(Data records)

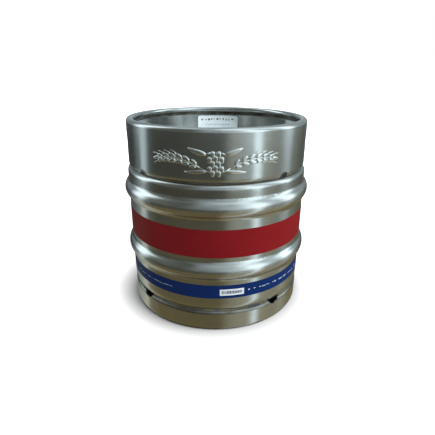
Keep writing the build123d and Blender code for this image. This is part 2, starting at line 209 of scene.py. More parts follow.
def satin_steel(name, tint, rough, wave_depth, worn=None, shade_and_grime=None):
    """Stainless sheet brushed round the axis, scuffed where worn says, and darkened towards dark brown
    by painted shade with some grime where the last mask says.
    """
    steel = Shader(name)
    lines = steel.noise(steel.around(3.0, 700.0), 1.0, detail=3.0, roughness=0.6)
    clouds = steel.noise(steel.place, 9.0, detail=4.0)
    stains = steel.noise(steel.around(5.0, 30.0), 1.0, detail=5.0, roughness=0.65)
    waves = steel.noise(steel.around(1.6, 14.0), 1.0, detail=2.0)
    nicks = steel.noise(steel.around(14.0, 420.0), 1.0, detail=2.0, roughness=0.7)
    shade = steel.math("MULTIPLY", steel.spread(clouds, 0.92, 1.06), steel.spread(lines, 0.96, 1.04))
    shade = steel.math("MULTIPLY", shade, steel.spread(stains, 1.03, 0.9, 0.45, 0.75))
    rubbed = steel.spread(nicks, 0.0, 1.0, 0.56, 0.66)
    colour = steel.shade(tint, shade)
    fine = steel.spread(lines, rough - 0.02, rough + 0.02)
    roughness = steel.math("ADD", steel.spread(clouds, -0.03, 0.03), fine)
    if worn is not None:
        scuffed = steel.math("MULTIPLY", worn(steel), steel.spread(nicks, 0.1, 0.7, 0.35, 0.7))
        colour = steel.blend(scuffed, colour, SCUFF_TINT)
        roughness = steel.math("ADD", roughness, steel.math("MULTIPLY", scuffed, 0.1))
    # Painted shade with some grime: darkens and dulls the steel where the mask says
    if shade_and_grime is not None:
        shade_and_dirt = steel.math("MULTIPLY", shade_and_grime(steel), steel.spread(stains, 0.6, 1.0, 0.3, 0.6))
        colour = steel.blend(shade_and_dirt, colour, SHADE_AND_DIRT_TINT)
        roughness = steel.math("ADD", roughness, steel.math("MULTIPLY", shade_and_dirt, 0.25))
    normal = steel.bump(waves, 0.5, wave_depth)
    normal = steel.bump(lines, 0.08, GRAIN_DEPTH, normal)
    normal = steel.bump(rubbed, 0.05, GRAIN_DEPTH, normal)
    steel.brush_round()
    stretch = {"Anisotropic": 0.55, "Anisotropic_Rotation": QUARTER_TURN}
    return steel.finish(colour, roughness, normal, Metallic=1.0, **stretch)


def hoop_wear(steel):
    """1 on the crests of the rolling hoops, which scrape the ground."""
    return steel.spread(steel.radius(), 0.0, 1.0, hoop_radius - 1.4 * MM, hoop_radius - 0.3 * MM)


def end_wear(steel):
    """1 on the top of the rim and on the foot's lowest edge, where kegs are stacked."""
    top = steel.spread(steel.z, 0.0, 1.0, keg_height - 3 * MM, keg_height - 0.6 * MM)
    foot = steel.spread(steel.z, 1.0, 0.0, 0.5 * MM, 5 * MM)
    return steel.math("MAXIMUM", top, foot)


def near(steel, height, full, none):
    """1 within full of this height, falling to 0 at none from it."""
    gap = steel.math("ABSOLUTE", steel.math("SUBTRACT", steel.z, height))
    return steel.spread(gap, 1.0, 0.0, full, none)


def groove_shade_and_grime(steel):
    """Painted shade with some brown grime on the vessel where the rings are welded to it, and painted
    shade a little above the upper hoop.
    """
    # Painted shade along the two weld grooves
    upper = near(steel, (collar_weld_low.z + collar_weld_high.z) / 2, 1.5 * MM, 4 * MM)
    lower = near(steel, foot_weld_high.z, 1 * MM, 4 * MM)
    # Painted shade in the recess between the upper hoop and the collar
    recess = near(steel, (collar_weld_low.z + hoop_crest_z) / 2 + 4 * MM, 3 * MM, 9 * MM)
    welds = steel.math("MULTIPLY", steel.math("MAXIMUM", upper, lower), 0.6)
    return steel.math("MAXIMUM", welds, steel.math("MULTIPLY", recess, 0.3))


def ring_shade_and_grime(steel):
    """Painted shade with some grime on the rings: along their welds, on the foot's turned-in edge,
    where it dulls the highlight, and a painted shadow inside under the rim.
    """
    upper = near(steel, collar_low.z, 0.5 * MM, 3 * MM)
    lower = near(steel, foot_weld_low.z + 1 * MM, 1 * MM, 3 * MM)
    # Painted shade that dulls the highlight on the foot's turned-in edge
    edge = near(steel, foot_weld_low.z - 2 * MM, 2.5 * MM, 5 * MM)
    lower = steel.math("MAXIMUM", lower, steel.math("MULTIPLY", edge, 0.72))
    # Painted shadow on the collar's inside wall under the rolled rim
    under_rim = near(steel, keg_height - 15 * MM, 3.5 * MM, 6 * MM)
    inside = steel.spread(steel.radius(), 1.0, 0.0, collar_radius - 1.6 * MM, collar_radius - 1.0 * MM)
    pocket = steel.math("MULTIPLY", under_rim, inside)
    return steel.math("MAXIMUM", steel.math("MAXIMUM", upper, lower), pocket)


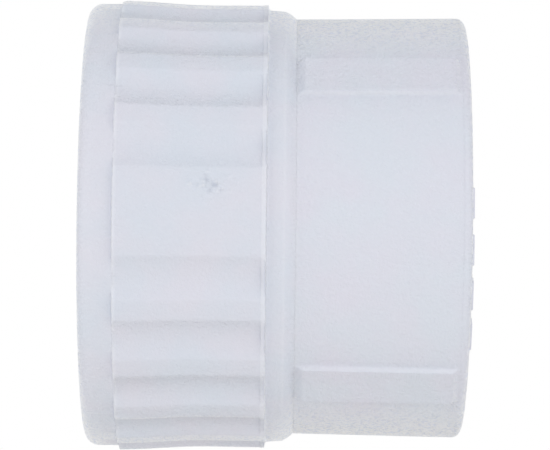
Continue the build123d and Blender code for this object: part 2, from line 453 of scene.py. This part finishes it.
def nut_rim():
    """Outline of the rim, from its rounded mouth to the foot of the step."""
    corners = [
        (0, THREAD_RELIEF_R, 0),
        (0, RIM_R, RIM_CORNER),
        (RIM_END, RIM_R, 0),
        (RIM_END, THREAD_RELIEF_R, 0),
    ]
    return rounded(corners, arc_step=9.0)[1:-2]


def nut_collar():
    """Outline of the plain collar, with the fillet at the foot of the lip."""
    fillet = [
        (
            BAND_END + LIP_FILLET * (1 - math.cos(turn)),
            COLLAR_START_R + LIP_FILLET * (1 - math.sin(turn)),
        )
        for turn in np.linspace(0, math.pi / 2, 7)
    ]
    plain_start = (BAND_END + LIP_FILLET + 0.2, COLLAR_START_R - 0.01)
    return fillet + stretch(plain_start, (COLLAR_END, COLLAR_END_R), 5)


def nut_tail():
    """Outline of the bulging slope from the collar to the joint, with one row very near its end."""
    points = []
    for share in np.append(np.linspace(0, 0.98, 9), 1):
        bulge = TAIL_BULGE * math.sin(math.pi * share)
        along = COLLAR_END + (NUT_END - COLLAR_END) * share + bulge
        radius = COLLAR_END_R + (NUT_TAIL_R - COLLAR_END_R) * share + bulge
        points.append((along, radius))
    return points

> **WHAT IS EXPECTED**
Give again only the lines that run from the line with "Continue the build123d" to the line with "return fillet +". Include both of those lines exactly as written.

> **TASK OUTPUT**
Continue the build123d and Blender code for this object: part 2, from line 453 of scene.py. This part finishes it.
def nut_rim():
    """Outline of the rim, from its rounded mouth to the foot of the step."""
    corners = [
        (0, THREAD_RELIEF_R, 0),
        (0, RIM_R, RIM_CORNER),
        (RIM_END, RIM_R, 0),
        (RIM_END, THREAD_RELIEF_R, 0),
    ]
    return rounded(corners, arc_step=9.0)[1:-2]


def nut_collar():
    """Outline of the plain collar, with the fillet at the foot of the lip."""
    fillet = [
        (
            BAND_END + LIP_FILLET * (1 - math.cos(turn)),
            COLLAR_START_R + LIP_FILLET * (1 - math.sin(turn)),
        )
        for turn in np.linspace(0, math.pi / 2, 7)
    ]
    plain_start = (BAND_END + LIP_FILLET + 0.2, COLLAR_START_R - 0.01)
    return fillet + stretch(plain_start, (COLLAR_END, COLLAR_END_R), 5)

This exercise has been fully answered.